▸ **STATED TASK**
Print the whole listing exactly.

▸ **RAW DATA**

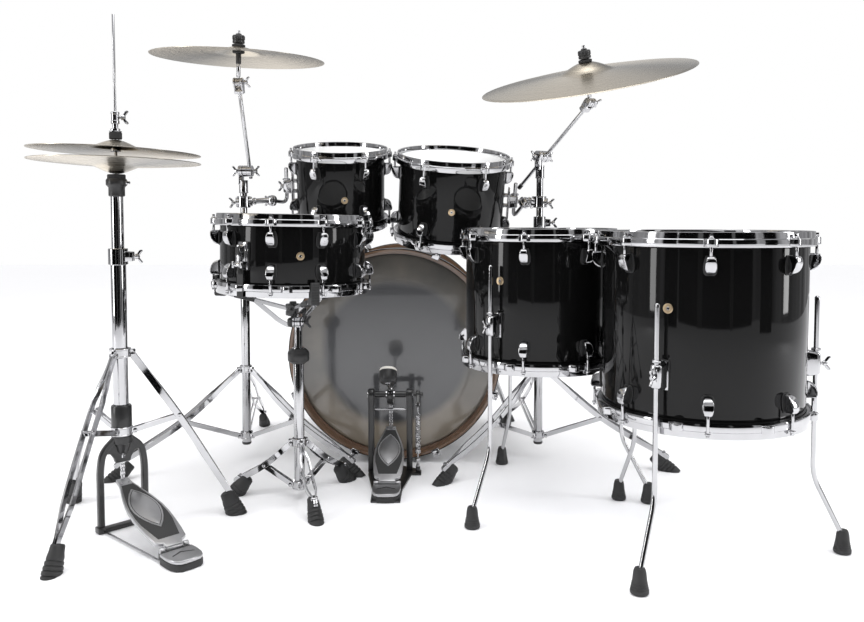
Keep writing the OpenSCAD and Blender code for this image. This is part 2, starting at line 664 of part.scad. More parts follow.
// Three double-braced legs: upper collar, knee and foot, with struts from the lower collar
module tripod(angles, tube_r, up_z, low_z, knee, foot_reach) {
    for (z = [up_z, low_z]) translate([0, 0, z - 10]) cylinder(r = tube_r + 5, h = 20);
    for (a = angles) rotate(a) {
        for (s = [-1, 1]) translate([0, s * leg_gap, 0]) {
            bar([tube_r + 2, 0, up_z], [knee[0], 0, knee[1]], leg_t, leg_w);
            bar([knee[0], 0, knee[1]], [foot_reach - 6, 0, foot_h - 4], leg_t, leg_w);
        }
        bar([tube_r + 2, 0, low_z], [knee[0], 0, knee[1]], leg_t + 2, leg_w);
        for (p = [[tube_r + 10, low_z], [knee[0], knee[1]], [tube_r + 8, up_z - 4], [foot_reach - 20, foot_h + 14]])
            translate([p[0], -leg_gap - 3, p[1]]) rotate([-90, 0, 0]) cylinder(r = 5, h = 2 * leg_gap + 6);
        translate([foot_reach, 0, 0]) rubber_foot();
        translate([foot_reach - 10, -9, foot_h - 16]) cube([10, 18, 16]);
    }
}
// Height lock: collar with a side block and a wing bolt
module height_lock(r, z, turn) translate([0, 0, z]) rotate(turn) {
    translate([0, 0, -36]) cylinder(r = r + 4.5, h = 36);
    translate([r, -9, -30]) cube([18, 18, 24]);
    translate([r + 17, 0, -18]) rotate([0, 90, 0]) wing_bolt(6);
}
module stand_base(angles, foot_reach, turn) {
    difference() {
        union() {
            translate([0, 0, 40]) cylinder(r = base_tube_r, h = lock_z - 40);
            tripod(angles, base_tube_r, collar_z, low_collar_z, [foot_reach * 0.49, collar_z * 0.5], foot_reach);
            height_lock(base_tube_r, lock_z, turn);
        }
        translate([0, 0, 44]) cylinder(r = post_r + running, h = lock_z);
    }
}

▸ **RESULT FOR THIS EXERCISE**
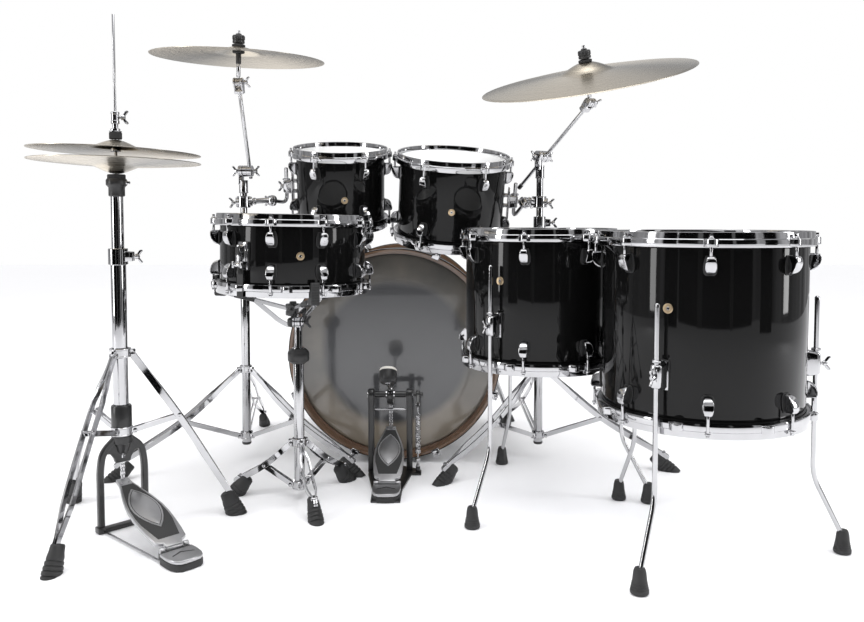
Keep writing the OpenSCAD and Blender code for this image. This is part 2, starting at line 664 of part.scad. More parts follow.
// Three double-braced legs: upper collar, knee and foot, with struts from the lower collar
module tripod(angles, tube_r, up_z, low_z, knee, foot_reach) {
    for (z = [up_z, low_z]) translate([0, 0, z - 10]) cylinder(r = tube_r + 5, h = 20);
    for (a = angles) rotate(a) {
        for (s = [-1, 1]) translate([0, s * leg_gap, 0]) {
            bar([tube_r + 2, 0, up_z], [knee[0], 0, knee[1]], leg_t, leg_w);
            bar([knee[0], 0, knee[1]], [foot_reach - 6, 0, foot_h - 4], leg_t, leg_w);
        }
        bar([tube_r + 2, 0, low_z], [knee[0], 0, knee[1]], leg_t + 2, leg_w);
        for (p = [[tube_r + 10, low_z], [knee[0], knee[1]], [tube_r + 8, up_z - 4], [foot_reach - 20, foot_h + 14]])
            translate([p[0], -leg_gap - 3, p[1]]) rotate([-90, 0, 0]) cylinder(r = 5, h = 2 * leg_gap + 6);
        translate([foot_reach, 0, 0]) rubber_foot();
        translate([foot_reach - 10, -9, foot_h - 16]) cube([10, 18, 16]);
    }
}
// Height lock: collar with a side block and a wing bolt
module height_lock(r, z, turn) translate([0, 0, z]) rotate(turn) {
    translate([0, 0, -36]) cylinder(r = r + 4.5, h = 36);
    translate([r, -9, -30]) cube([18, 18, 24]);
    translate([r + 17, 0, -18]) rotate([0, 90, 0]) wing_bolt(6);
}
module stand_base(angles, foot_reach, turn) {
    difference() {
        union() {
            translate([0, 0, 40]) cylinder(r = base_tube_r, h = lock_z - 40);
            tripod(angles, base_tube_r, collar_z, low_collar_z, [foot_reach * 0.49, collar_z * 0.5], foot_reach);
            height_lock(base_tube_r, lock_z, turn);
        }
        translate([0, 0, 44]) cylinder(r = post_r + running, h = lock_z);
    }
}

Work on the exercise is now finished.